Pergunto: como praticar esse aprendizado? Aqui, faço três convites simples e transformadores:
Crie um ritual de troca, seja em casa com seus filhos, seja com os colegas de trabalho de outras gerações.
Queira saber o que o outro aprendeu naquela semana ou o que mais lhe chamou a atenção. Depois, conte o que você aprendeu também. Essa troca vira ponte. Aproxima. Gera vínculo e admiração recíproca.

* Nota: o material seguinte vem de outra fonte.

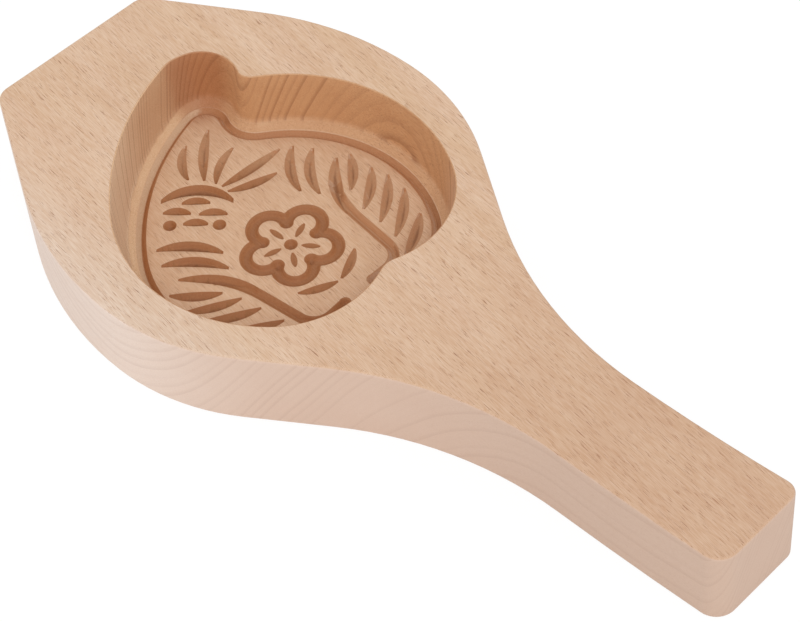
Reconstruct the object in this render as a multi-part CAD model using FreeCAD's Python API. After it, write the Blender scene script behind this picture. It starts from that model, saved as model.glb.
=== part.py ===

Reconheça sua posição no tempo.
Anote: o que você aprendeu com os filhos? O que herdou dos pais? Dos avós? E o que quer passar adiante? Nomear é um ato de consciência. De legado. De direção. A escuta entre gerações – que treinamos em casa – é a mesma escuta que precisamos levar para o trabalho. Porque ninguém sabe tudo. E todos têm algo a ensinar.
Escute os mais velhos.
“O que você faria nessa situação?” ou “O que você sente falta de como era antes?”, “Me conte sua história?”… São perguntas simples, mas que abrem portais de presença e aprendizado. Quando entrevistei minhas avós no projeto pessoal, entendi traços que carrego, forças que herdei, crenças que não eram minhas e que agora posso soltar. Conhecer nossa história é conhecer nosso valor. Isso vale para o trabalho. Nas empresas, escutar profissionais mais velhos é ter maturidade e visão: amplia repertório, acessa memórias institucionais e ajuda a tomar decisões com mais consciência.
Talvez seja isso – também – que a parentalidade nos ensina: que somos continuidade de alguém e para alguém. Que somos passagem e estamos aqui para aprender e ensinar. Que estamos aqui para deixar rastros.
Isso porque: presença não é só física. É o que deixamos depois que partimos. É o que fica e em quem fica.
É essa relação – entre passado e presente, entre avós, mães, filhas, colegas mais experientes e outros que acabaram de chegar – que nos atualiza, nos fortalece e nos faz permanecer vivos e em tempo real. Um ciclo de aprendizado que nunca termina.